The MySQL Data Base Server installation from the tar.gz package conflicts with the MySQL Workbench installation, which is only available as a Debian package. The MySQL Data Base Server 5.5.8 requires that only one other package be installed in order to run successfully on a Linux box:

libaio1_0.3.107-7ubuntu1_i386.deb

It is a simple matter to follow the installation instructions for MySQL Data Base Server 5.5.8 as provided by Oracle. Properly configured, it will run fine, and connect easily through Netbeans. I found that I needed to start the server in terminal mode as a superuser, run mysqld_safe, then leave the terminal open and run Netbeans.
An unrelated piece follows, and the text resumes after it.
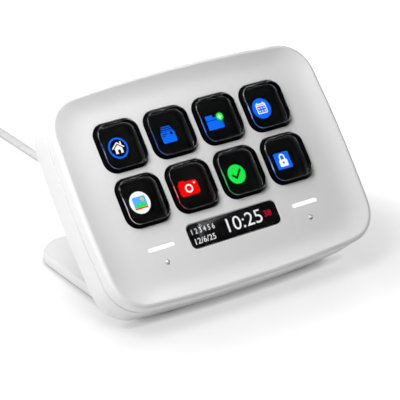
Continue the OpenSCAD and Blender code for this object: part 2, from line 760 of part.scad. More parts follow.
module coil_tie() color("gray")
    translate([coil_x, coil_y, 0]) rotate(tie_angle) translate([coil_mid_r, -tie_w / 2, 0]) {
        difference() {
            translate([-coil_w / 2 - tie_t - fit_gap, 0, 0])
                cube([coil_w + 2 * (tie_t + fit_gap), tie_w, coil_lift + coil_h + tie_t + fit_gap]);
            translate([-coil_w / 2 - 2 * fit_gap, -1, coil_lift])
                cube([coil_w + 4 * fit_gap, tie_w + 2, coil_h + fit_gap]);
        }
    }

// The plug points to -Y; its grip lies on the desk
module at_plug() {
    translate([plug_x, plug_y, grip_h / 2]) rotate([90, 0, 0]) children();
}

module plug_grip() color("white") at_plug() {
    translate([0, 0, plug_nose_l]) linear_extrude(grip_l) rounded(grip_w, grip_h, grip_r);
    rotate_extrude() polygon([[0, 0], [plug_nose_d / 2 - plug_nose_taper, 0],
                              [plug_nose_d / 2, plug_nose_l], [0, plug_nose_l]]);
}

// Folded steel sleeve with four latch windows, and the plastic tongue inside it
module plug_shell() color("silver") at_plug() translate([0, 0, plug_nose_l + grip_l]) {
    difference() {
        linear_extrude(plug_l) rounded(plug_w, plug_h, 0.5);
        translate([0, 0, plug_floor]) linear_extrude(plug_l)
            rounded(plug_w - 2 * plug_wall, plug_h - 2 * plug_wall, 0.3);
        for (x = [-1, 1], y = [-1, 1])
            translate([x * plug_window_x, y * plug_h / 2, plug_window_z])
                cube([plug_window, 2 * plug_wall + 0.4, plug_window], center = true);
    }
    translate([0, tongue_y, plug_floor / 2]) linear_extrude(plug_l - plug_floor / 2 - tongue_short)
        square([plug_w - 2 * plug_wall, tongue_t], center = true);
}

front_shell();
back_shell();
shell_screws();
key_guide();
dome_mat();
screen_panel();
screen_tray();
foam_strips();
strip_window();
light_bar(-1);  // light_bar_left
light_bar(1);  // light_bar_right
light_board(-1);  // light_board_left
light_board(1);  // light_board_right
touch_pad(-1);  // touch_pad_left
touch_pad(1);  // touch_pad_right
main_board();
board_chips();
board_screws();
screen_ribbon();
ribbon_socket();
foot_shell();
foot_weight();
foot_lid();
grip_pad();
bracket_screws();
strain_relief();
cord();
cord_coil();
cord_tail();
coil_tie();
plug_grip();
plug_shell();
for (i = [0 : columns * rows - 1]) {
    key_cap(i);
    key_carrier(i);
}
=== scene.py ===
"""Desk macro pad with eight screen keys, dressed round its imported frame.

Sizes are in millimetres here, and turn to metres as each piece is placed.
"""

import json
import math

import bmesh
import bpy
import numpy as np
from mathutils import Matrix, Vector


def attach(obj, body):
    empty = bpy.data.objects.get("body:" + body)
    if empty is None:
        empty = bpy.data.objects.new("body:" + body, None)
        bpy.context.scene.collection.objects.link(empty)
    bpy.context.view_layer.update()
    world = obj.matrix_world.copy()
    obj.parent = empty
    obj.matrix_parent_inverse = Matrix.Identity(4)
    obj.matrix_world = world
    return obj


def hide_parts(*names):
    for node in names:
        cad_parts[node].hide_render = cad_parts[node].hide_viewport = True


MM = 0.001
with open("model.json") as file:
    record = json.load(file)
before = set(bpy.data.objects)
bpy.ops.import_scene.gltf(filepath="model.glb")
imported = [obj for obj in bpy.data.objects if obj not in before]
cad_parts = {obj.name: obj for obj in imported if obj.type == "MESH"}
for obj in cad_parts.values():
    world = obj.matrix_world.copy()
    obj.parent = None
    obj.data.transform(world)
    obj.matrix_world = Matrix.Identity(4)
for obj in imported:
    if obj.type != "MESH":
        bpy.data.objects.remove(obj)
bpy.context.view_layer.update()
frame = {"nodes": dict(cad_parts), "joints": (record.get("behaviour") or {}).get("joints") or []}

# ---------- camera ----------
# A long lens stands some 70 cm away, to the left of the pad and a little above it, and looks
# down on the keys. It has no blur.

CAMERA_PLACE = (-360.95, -523.8, 321.74)
CAMERA_TURN = 35.075
CAMERA_DROP = 25.257
CAMERA_LENS = 184.798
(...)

MySQL Database Server connects readily through the IDE. Since the server was started through the terminal, it should be stopped through it as well, so simply Disconnect from MySQL Data Base Server, without stopping it, from the IDE.

I had to chown -hR username /full-path-to/glassfish-3.0.1 to get Glassfish operational. Apache Tomcat started readily without any preparation. Both of those servers' administration consoles started up nicely. I used the default password from the properties dialog in Netbeans to get into the Tomcat server management console. Don't rush to change it before you test it! Everything was fine up to that point. Then came the time to install MySQL Workbench.

MySQL Workbench requires that the following Debian packages be installed and configured before a successful installation can be done on a Linux box:

python-pysqlite2_2.6.0-1_i386.deb
python-paramiko_1.7.6-2_all.deb
mysql-client_5.5.8-2_i386.deb
mysql-common_5.1.49-1ubuntu8.1_all.deb
libmysqlclient16_5.1.49-1ubuntu8_i386.deb
libzip1_0.9.3-1_i386.deb


And here we run into issues. It doesn't matter in which order the Workbench or the Server are installed. It is evident that the MySQL Workbench dependencies conflict with the MySQL Data Base Server installation bundle and I have found no way to have the two co-operate. They cannot be run from the same partition – end of story. At best, MySQL Data Base Server simply starts, then ends. The server cannot be enabled with MySQL Workbench installed on the same partition, and that's that. It can't be started through the management console of the Workbench, either.

The Solution

The solution is to set up two bootable partitions on the hard drive. MySQL Workbench sits on one partition, and the MySQL Data Base Server and Netbeans IDE are installed on the other. Problem solved. Creation of the partitions was done during the initial installation of my Ubuntu 10.10. Just do one partition at a time, and mind your settings from the drop-down lists. On my 120 Gigabyte drive, I created two 50 Gigabyte bootable partitions and a 20 Gigabyte swap area. The swap area is overkill, but it doesn't matter. Application developers don't need a lot of HD space. Everything works. MySQL Workbench doesn't actually need MySQL Data Base Server to work, if all I want is to generate the SQL scripts to copy and paste into Netbeans. That works. It's a pretty elegant solution, if I say so myself. Anybody have a better fix?